Zensur-Irrsinn
Facebook sperrt PaWo-Redakteur wegen Posting von Polizei-Fahndungsaufruf

07.07.2017 | Stand 27.07.2023, 18:06 Uhr

Weil PaWo-Redakteur Martin Reitmeier per PaWo-Facebook-Posting am Freitag einen Polizei-Fahndungsaufruf mit Foto veröffentlicht hat, ist er am Abend für 24 Stunden von Facebook gesperrt worden – weil er angeblich gegen Facebook-Richtlinien verstoßen hat. Sein Bericht:

PASSAU  „Die Polizeiinspektion Passau bittet die Bevölkerung um Mithilfe bei der Fahndung und Identifizierung eines unbekannten rabiaten Ladendiebes", heißt es in der offiziellen Pressemeldung (hier). „Die Polizei ist auf die Unterstützung der Bevölkerung angewiesen."Eine Pressemitteilung wird deshalb an die Presse geschickt, damit diese sie veröffentlicht, um die Bevölkerung zu informieren. Und das macht man dann als Schreiberling in der Printausgabe – oder im Jahr 2013 „gegebenenfalls" auch per Internet. Dass ausgerechnet die Sittenwächter von Facebook etwas gegen einen öffentlichen Polizei-Fahndungsaufruf einzuwenden haben, war mir bislang neu.
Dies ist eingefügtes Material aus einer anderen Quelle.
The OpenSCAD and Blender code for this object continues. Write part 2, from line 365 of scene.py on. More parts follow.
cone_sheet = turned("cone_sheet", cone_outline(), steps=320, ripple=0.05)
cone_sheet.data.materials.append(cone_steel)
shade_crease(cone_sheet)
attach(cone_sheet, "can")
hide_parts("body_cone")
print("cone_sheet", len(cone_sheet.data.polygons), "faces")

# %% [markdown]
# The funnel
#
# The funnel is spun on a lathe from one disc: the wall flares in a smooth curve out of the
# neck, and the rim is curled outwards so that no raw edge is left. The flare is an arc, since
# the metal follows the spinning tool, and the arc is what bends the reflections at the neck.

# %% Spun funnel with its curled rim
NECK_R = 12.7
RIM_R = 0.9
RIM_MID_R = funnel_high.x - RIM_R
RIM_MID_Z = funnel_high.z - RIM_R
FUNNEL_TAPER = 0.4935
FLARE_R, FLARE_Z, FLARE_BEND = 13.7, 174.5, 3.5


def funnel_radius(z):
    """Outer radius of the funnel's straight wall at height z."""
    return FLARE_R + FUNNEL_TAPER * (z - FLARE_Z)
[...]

Als Administrator der PaWo-Facebook-Seite postete ich den Fahndungsaufruf mit Foto und Link und bat unsere Facebook-Fans, das Foto mit Artikel zu teilen, um die Polizei bei ihrer Arbeit zu unterstützen. Viele PaWo-Facebook-Fans folgten dem Aufruf und das Posting wurde auch eifrig kommentiert. Es ging vor allem um einen möglichen rechten Hintergrund des Täters, da er auf dem Foto ein T-Shirt mit der Aufschrift: „Landser Deutsche Wut“ mit Bild eines Soldaten aus dem 2. Weltkrieg trägt.

Als ich am Freitagabend zuhause ankam und per iPhone auf Facebook gehen wollte, ging plötzlich nix: Ich müsse mich neu anmelden, hieß es. Auch das ging nicht. Als ich mich auf meinem Computer einloggen wollte, erschien sogleich die Meldung, dass ich mit besagtem Posting gegen die Facebook-Richtlinien verstoßen hätte und für 24 Stunden gesperrt sei. Um zu verhindern, dass ich erneut gesperrt werde, solle ich die Standards der Facebook-Gemeinschaft gelesen und verstanden haben.
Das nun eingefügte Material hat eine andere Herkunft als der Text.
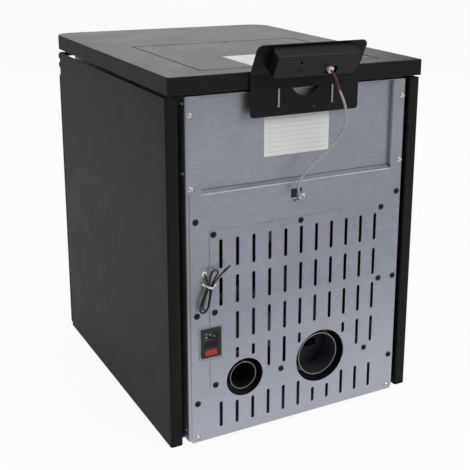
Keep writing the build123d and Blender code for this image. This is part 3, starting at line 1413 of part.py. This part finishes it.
def make_safety_switches():
    """Pressure switch and high-limit thermostat on the left chassis side."""
    face = -(chassis_x - CHASSIS_SHEET)
    pressure = rod_x(face, face + 18, -110, 330, 25) + rod_x(face + 18, face + 24, -110, 330, 14)
    pressure += rod_x(face + 24, face + 36, -118, 330, 3)
    limit = rod_x(face, face + 4, -60, 250, 12) + rod_x(face + 4, face + 20, -60, 250, 9)
    return Compound(children=[pressure, limit])


def main():
    os.makedirs("parts", exist_ok=True)
    probe, probe_end, probe_heading = make_probe_cord()
    pieces = {
        "base_tray": make_base_tray(),
        "levelling_feet": make_feet(),
        "chassis_side_left": make_chassis_side(-1),
        "chassis_side_right": make_chassis_side(1),
        "side_panel_left": make_side_panel(-1),
        "side_panel_right": make_side_panel(1),
        "top_frame": make_top_frame(),
        "top_plate": make_top_plate(),
        "hopper_lid": make_lid(),
        "hopper": make_hopper(),
        "hopper_guard": make_guard(),
        "rear_panel": make_rear_panel(),
        "service_cover": make_service_cover(),
        "upper_rear_wall": make_upper_wall(),
        "cover_screws": make_screws_black(),
        "chassis_screws": make_screws_silver(),
        "power_inlet": make_power_inlet(),
        "inlet_pins": make_inlet_pins(),
        "fuse_drawer": make_fuse_drawer(),
        "rocker_switch": make_rocker(),
        "display_bracket": make_display_bracket(),
        "display_housing": make_display_housing(),
        "display_screen": make_display_screen(),
        "cable_plugs": make_cable_plugs(),
        "display_cable": tube_along(CABLE_POINTS, CABLE_D, "display cable"),
        "probe_cord": probe,
        "probe_tip": make_probe_tip(probe_end, probe_heading),
        "probe_grommet": make_grommet(),
        "cable_tie": make_cable_tie(),
        "auger_tube": make_auger_tube(),
        "auger_screw": make_auger_screw(),
        "auger_gearmotor": make_gearmotor(),
        "exhaust_housing": make_exhaust_housing(),
        "exhaust_impeller": make_impeller(),
        "exhaust_motor": make_exhaust_motor(),
        "flue_spigot": make_flue_spigot(),
        "intake_duct": make_intake_duct(),
        "fan_housing": make_fan_housing(),
        "fan_wheel": make_fan_wheel(),
        "fan_motor": make_fan_motor(),
        "firebox": make_firebox(),
        "firebox_liner": make_liner(),
        "burn_pot": make_burn_pot(),
        "heat_tubes": make_heat_tubes(),
        "igniter": make_igniter(),
        "front_frame": make_front_frame(),
        "front_louvre": make_louvre(),
        "door_skin": make_door_skin(),
        "door_frame": make_door_frame(),
        "door_rope": make_door_rope(),
        "door_glass": make_door_glass(),
        "door_hinges": make_door_hinges(),
        "door_handle": make_door_handle(),
        "ash_drawer": make_ash_drawer(),
        "control_board": make_control_board(),
        "safety_switches": make_safety_switches(),
    }
    for index in range(len(KEY_PLACES)):
        pieces[f"display_key_{index + 1}"] = make_display_key(index)
    for name, shape in pieces.items():
        save(name, shape)
    print(f"{len(pieces)} nodes, origin {y_centre:.3f} behind the rear panel face")


main()
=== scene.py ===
import json
import math

import bmesh
import bpy
from mathutils import Matrix, Vector


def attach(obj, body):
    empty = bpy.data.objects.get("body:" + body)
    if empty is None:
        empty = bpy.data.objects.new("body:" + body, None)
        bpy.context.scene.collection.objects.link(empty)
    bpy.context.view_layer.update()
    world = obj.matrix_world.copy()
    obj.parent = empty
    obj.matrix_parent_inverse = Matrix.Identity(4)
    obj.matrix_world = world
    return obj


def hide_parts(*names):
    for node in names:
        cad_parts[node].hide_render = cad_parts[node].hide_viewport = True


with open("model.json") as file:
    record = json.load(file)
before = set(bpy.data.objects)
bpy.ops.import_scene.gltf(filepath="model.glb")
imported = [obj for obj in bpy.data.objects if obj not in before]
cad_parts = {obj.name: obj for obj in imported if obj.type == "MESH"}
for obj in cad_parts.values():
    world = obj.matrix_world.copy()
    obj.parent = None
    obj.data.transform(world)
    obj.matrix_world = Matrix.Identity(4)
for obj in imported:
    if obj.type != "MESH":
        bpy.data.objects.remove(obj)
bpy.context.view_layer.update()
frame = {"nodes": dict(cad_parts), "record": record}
nodes = frame["nodes"]

# The cabinet's own frame, in millimetres: Y = 0 at the rear panel's face, Z = 0 at the panels' lower edge
SHIFT = Vector((0.0, 278.95, 8.0))


def at(x, y, z):
    """A point of the cabinet, in metres in the row's frame."""
    return (Vector((x, y, z)) + SHIFT) / 1000


# Camera

FOCAL_PIXELS = 919.0
SHIFT_X = -0.12
SHIFT_Y = -0.15
AZIMUTH = math.radians(149.78)
ELEVATION = math.radians(14.91)
ROLL = math.radians(0.96)
TARGET = at(21.3, 1.8, 471.1)
DISTANCE = 1.5337


def make_camera():
    back = Vector((
        math.sin(AZIMUTH) * math.cos(ELEVATION),
        -math.cos(AZIMUTH) * math.cos(ELEVATION),
        math.sin(ELEVATION),
    ))
    right = Vector((0, 0, 1)).cross(back).normalized()
    up = back.cross(right)
    turned_right = right * math.cos(ROLL) + up * math.sin(ROLL)
    turned_up = up * math.cos(ROLL) - right * math.sin(ROLL)
    data = bpy.data.cameras.new("camera")
    data.sensor_width = 36.0
    data.lens = FOCAL_PIXELS / 470 * 36
    data.shift_x = SHIFT_X
    data.shift_y = SHIFT_Y
    camera = bpy.data.objects.new("camera", data)
    bpy.context.collection.objects.link(camera)
    matrix = Matrix((turned_right, turned_up, back)).transposed().to_4x4()
    matrix.translation = TARGET + back * DISTANCE
    camera.matrix_world = matrix
    bpy.context.scene.camera = camera


# Cords

def spline_object(name, points, radius):
    """A round cord on one smooth spline through the route's points."""
    data = bpy.data.curves.new(name, "CURVE")
    data.dimensions = "3D"
    data.bevel_depth = 1.0
    data.bevel_resolution = 5
    data.resolution_u = 12
    data.use_fill_caps = True
    spline = data.splines.new("NURBS")
    spline.points.add(len(points) - 1)
    for point, place in zip(spline.points, points):
        point.co = (*place, 1.0)
        point.radius = radius
    spline.order_u = 3
    spline.use_endpoint_u = True
    piece = bpy.data.objects.new(name, data)
    bpy.context.collection.objects.link(piece)
    return piece


CABLE_D = 0.0042
CABLE_ROUTE = [
    (-26.0, 43.385, 632.14),
    (-26.0, 53.93, 626.41),
    (-34.0, 54.6, 604.0),
    (-47.0, 51.0, 583.0),
    (-57.5, 45.0, 560.0),
    (-61.0, 37.0, 536.0),
    (-52.0, 30.0, 513.0),
    (-33.0, 24.0, 492.0),
    (-9.0, 19.5, 471.0),
    (11.5, 17.5, 451.0),
    (18.0, 17.5, 436.0),
    (12.5, 16.0, 422.0),
    (1.0, 13.0, 413.4),
    (1.0, 5.0, 413.4),
]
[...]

Ich weiß seit mittlerweile dreieinhalb Jahren und tausenden von Postings auf Facebook, dass man beispielsweise mit Nackedei-Fotos Probleme bekommen kann. Nun ja, nicht immer: „Wir sind auch der Meinung, dass Stillen etwas Natürliches und Schönes ist, und freuen uns, dass es den Müttern wichtig ist, diese Erfahrung mit anderen auf Facebook zu teilen. Der Großteil dieser Fotos entspricht unseren Richtlinien", belehrt mich Facebook hier. „Daher werden wir nichts dagegen unternehmen. Fotos, die eine vollständig entblößte Brust zeigen, während das Baby nicht aktiv trinkt, verstoßen gegen Facebooks Erklärung der Rechte und Pflichten." Aha.Der Busen stillender Mütter ist mit Einschränkung erlaubt:

Gegen was habe ich dann also mit dem PaWo-Posting verstoßen? Ich schaue noch mal die Liste durch: Gewalt und Drohungen? Nö. Selbstverletzung? Auch nicht. Mobbing und Belästigung? Normalerweise nicht. Hassreden? Nein. Explizite Inhalte, Nacktheit, Pornographie? Nö. Der ganze Rest auch nicht. Was also tun?
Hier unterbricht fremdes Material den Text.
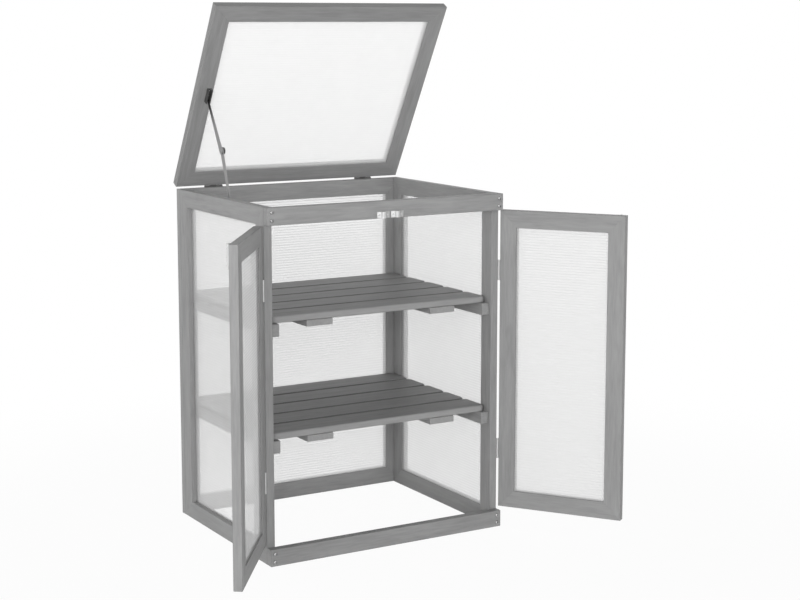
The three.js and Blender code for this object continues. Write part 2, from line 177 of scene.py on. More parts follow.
# Studio
FLOOR_RADIUS = 14
FLOOR_SIDES = 64
FLOOR_LEVELS = (0.88, 0.92)  # of its darker and paler speckles
FLOOR_WHITE_SHARE = 0.955  # of pure white in what is seen of the floor, near its middle
FLOOR_FADE = (0.7, 1.8)  # distances from the middle between which the rest turns white
HORIZON_LIGHT = 1.45
ZENITH_LIGHT = 0.1
SKY_FALL_HEIGHTS = (0.05, 0.75)  # the sky's light falls off between them
SKY_FALL_RIGHT = 0.2  # share of it lost at the far right, and gained at the far left
SOFTBOX_TARGET = (0, 0.2, 0.5)
SOFTBOXES = (  # name, place, width and height, watts
    ("left_softbox", (-3.6, -3.4, 1.4), (4.6, 2.6), 84),
    ("front_softbox", (-1.5, -4.6, 1.2), (3.6, 2.2), 38),
    ("back_softbox", (2.8, 4.0, 1.3), (4.6, 2.4), 50),
)
CAMERA_LENS = 76.09
CAMERA_SENSOR = 36
CAMERA_SHIFT = -0.05  # upward, as a share of the picture's width
CAMERA_PLACE = (-1.8028, -3.1002, 1.1415)
CAMERA_DOWN_DEGREES = 8.10
CAMERA_RIGHT_DEGREES = 30.59
CAMERA_REACH = 100


# Places

RIGHT = Vector((1, 0, 0))
BACKWARD = Vector((0, 1, 0))
FORWARD = Vector((0, -1, 0))
DOWN = Vector((0, 0, -1))

joint_of = {joint["child"]: joint for joint in frame["joints"]}


def hung(body):
    """The turn that takes a body from its shut place to its place at rest."""
    joint = joint_of.get(body)
    if joint is None or joint["type"] != "hinge":
        return Matrix.Identity(4)
    pivot = Vector(joint["pos_m"])
    turn = Matrix.Rotation(math.radians(-joint["range_deg"][0]), 4, Vector(joint["axis"]))
    return Matrix.Translation(pivot) @ turn @ Matrix.Translation(-pivot)


def shut_box(node, body):
    """Corners of a node's box with its body shut, when every piece lies square to the axes."""
    unswing = hung(body).inverted()
    points = [unswing @ v.co for v in frame["nodes"][node].data.vertices]
    spans = list(zip(*points))
    return Vector([min(span) for span in spans]), Vector([max(span) for span in spans])


def axes_at(centre, along, across):
    """A place whose X runs along and whose Y runs across."""
    through = along.cross(across)
    turn = Matrix((along, across, through)).transposed()
    return Matrix.Translation(centre) @ turn.to_4x4()


def lying(low, high, order=None):
    """Axes of a straight piece from its box: X along it, Y across its face and Z through it."""
    size = high - low
    along, across = (order or sorted(range(3), key=lambda i: -size[i]))[:2]
    unit = [Vector([float(i == k) for k in range(3)]) for i in range(3)]
    return axes_at((low + high) / 2, unit[along], unit[across])


# Meshes

def cad_solid(node, place):
    """A CAD node's solid with whole faces, in the axes of the given place."""
    solid = bmesh.new()
    solid.from_mesh(frame["nodes"][node].data)
    solid.transform(place.inverted())
    bmesh.ops.remove_doubles(solid, verts=solid.verts, dist=WELD_REACH)
    bmesh.ops.dissolve_limit(
        solid, angle_limit=math.radians(FLAT_DEGREES), verts=solid.verts, edges=solid.edges
    )
    return solid


def sharp_edges(solid):
    ridges = [e for e in solid.edges if e.is_manifold and e.is_convex]
    return [e for e in ridges if e.calc_face_angle() > math.radians(SHARP_DEGREES)]


def way_of(edge):
    first, second = (v.co for v in edge.verts)
    return (second - first).normalized()


def is_lengthwise(edge):
    return abs(way_of(edge).x) > STRAIGHT_COSINE


def is_upright(edge):
    return abs(way_of(edge).z) > STRAIGHT_COSINE


def ease(solid, edges, width, steps, finish=-1):
    """Rounds edges over, and gives what is made there a finish by its number in the list."""
    bmesh.ops.bevel(
        solid,
        geom=list(edges),
        offset=width,
        offset_type="OFFSET",
        segments=steps,
        profile=0.5,
        affect="EDGES",
        clamp_overlap=True,
        material=finish,
    )


def box_solid(length, width, thickness):
    solid = bmesh.new()
    bmesh.ops.create_cube(solid, size=1, matrix=Matrix.Diagonal((length, width, thickness, 1)))
    return solid


def new_object(name, data):
    made = bpy.data.objects.new(name, data)
    bpy.context.scene.collection.objects.link(made)
    return made


def add_piece(name, solid, place, body, finishes, stands_for=(), is_round=False):
    mesh = bpy.data.meshes.new(name)
    solid.to_mesh(mesh)
    solid.free()
    for finish in finishes:
        mesh.materials.append(finish)
    if is_round:
        mesh.shade_smooth()
        mesh.set_sharp_from_angle(angle=math.radians(ROUND_DEGREES))
    piece = new_object(name, mesh)
    piece.matrix_world = place
    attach(piece, body)
    if stands_for:
        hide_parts(*stands_for)
    return piece


# Materials

class Value:
    """An output of a material's node. Sums written with it add the nodes that work them out."""

    def __init__(self, finish, socket):
        self.finish = finish
        self.socket = socket

    def __add__(self, other):
        return self.finish.sum("ADD", self, other)

    def __radd__(self, other):
        return self.finish.sum("ADD", other, self)

    def __sub__(self, other):
        return self.finish.sum("SUBTRACT", self, other)

    def __rsub__(self, other):
        return self.finish.sum("SUBTRACT", other, self)

    def __mul__(self, other):
        return self.finish.sum("MULTIPLY", self, other)

    def __rmul__(self, other):
        return self.finish.sum("MULTIPLY", other, self)

    def cosine(self):
        return self.finish.sum("COSINE", self)

    def rise(self, low, high):
        """0 below low, 1 above high, and a smooth step between."""
        return self.finish.node(
            "ShaderNodeMapRange",
            {"interpolation_type": "SMOOTHSTEP"},
            {"Value": self, "From Min": low, "From Max": high},
        )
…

Inzwischen habe ich mich offiziell beschwert und mehrere Nachrichten an diverse aufgeführte Facebook-Kontaktmöglichkeiten geschickt. Immerhin habe ich schon eine automatisierte E-Mail zurückgekriegt – die Facebook-Mitarbeiter trinken vermutlich schon ihr Feierabend-Bierchen:Die schlauen Facebook-Götter haben mir nämlich nicht mitgeteilt, gegen welche Richtlinien ich genau verstoßen habe.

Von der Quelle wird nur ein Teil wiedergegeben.